To configure spindown, first copy the sample configuration to /etc, then list your disks by ID and then edit the conf file:

user@ubuntu:~# cp spindown.conf.example /etc/spindown.conf
user@ubuntu:~# ls -l /dev/disk/by-id/
lrwxrwxrwx 1 root root 9 2010-12-22 08:37 ata-ST3500320AS_9QM0BGVG -> ../../sdb
user@ubuntu:~# sudo nano /etc/spindown.conf

The orange text is a disk ID, and you should note it down in order to edit configuration. Each disk should have it's own block in .conf file, following an example:

[Disk 1]
id = ata-ST3500320AS_9QM0BGVG
spindown = 1
command = hdparm -y

For the idle interval global setting should be set (idle-time), and then each exception changed in appropriate disk block. I set my global idle-time to 900 seconds (15 minutes), and then prolonged it for temp disk to 1800 seconds (30 minutes).
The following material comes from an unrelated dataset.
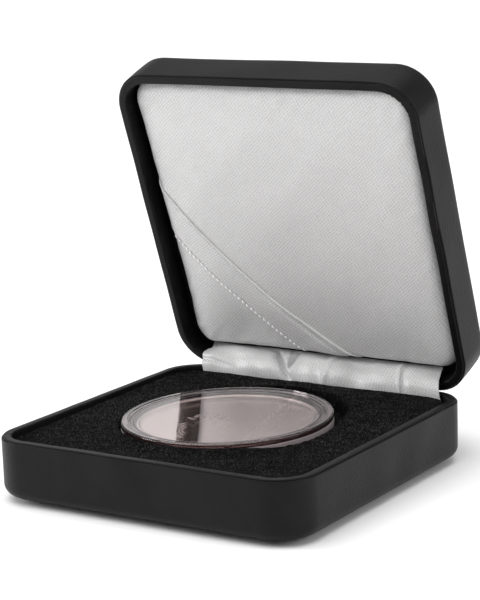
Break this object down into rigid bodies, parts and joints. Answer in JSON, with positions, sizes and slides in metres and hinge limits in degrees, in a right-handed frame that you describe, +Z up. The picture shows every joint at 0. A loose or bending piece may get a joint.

You can always check the status of your disks by issuing:

user@ubuntu:~# sudo service spindown status
* spindown is running
name watched active idle-time spindown-time
sda 0 1 5 3600
sdb 1 0 16547 1800
sde 1 0 16735 900
sdd 1 0 16735 900
sdg 1 0 16735 900
sdf 1 0 16734 900
sdc 1 0 16735 900

And to check if the disk has indeed been put to standby:

user@ubuntu:~# sudo hdparm -C /dev/sdb
drive state is: standby


First, I was very impressed by the elegance of setting up a modern Linux box, chances are that if somebody already posted something that worked for them, it will work for you too. Of course, you can't find everything you need in one place, but if you know what you are looking for, somebody probably have already figured it out.

Second, most things work out-of-box, as expected, in contrast to other OSs where every single thing is plagued with bugs. For the first time I have a fully working Windows network, ironically set up using Linux :D And stability of it is just amazing: it's been now almost a month since I set up this box, and not a single restart was needed.